Now that I’m trying express what I think I know, I’m realizing that I can’t do it. Hmmm …

Anyway, with this half-developed idea in mind, I tried writing haiku yesterday, but found the surprise in line three to be very difficult to write due to the limited amount of words I was letting myself use.

If I hadn’t limited the number of words, though, I have a feeling that I still wouldn’t have been able to capturing what I was trying to, and in the end I would have ended up with an unfinished haiku. Does that ever happen to you?

That's basically right. That change in focus is usually set off by the kiriji, the cutting word. But it doesn't have to take place before the last line, it could be near the beginning. It's not necessarily a surprise or an inversion, it is just usually a change in focus. I gave some examples in my post explaining haiku here.

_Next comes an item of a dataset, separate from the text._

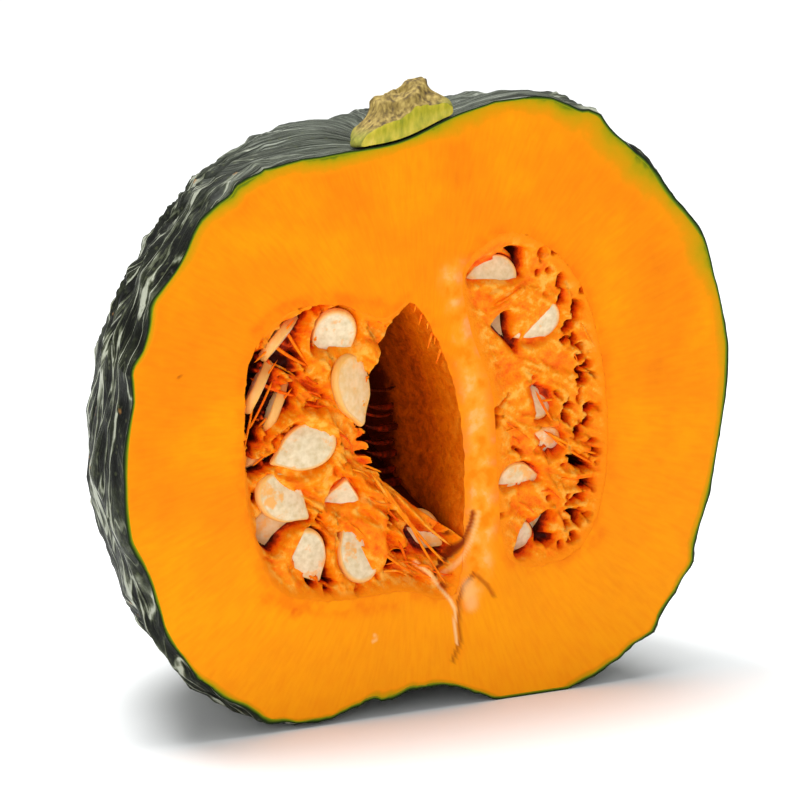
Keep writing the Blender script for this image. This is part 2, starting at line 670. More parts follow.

I also covered in that post a little of what you are talking about. Haiku as it original was was highly influenced by Zen. It inherited the idea that we can often describe reality better by saying less. The more you try to explain, the less you do, the more words you use, the more complicated you make it, and so on. The challenge of haiku then is deleting everything except what is essential.

See the issa snail haiku on that post I wrote. I think that illustrates the difference quite well. Look at how sparse the Japanese really is but yet how it can suggest so much. That is one of Issa's most famous haiku and one of the most famous in Japan and for good reason.

I remember reading that post when you published it. I’ll take a look at again sometime today.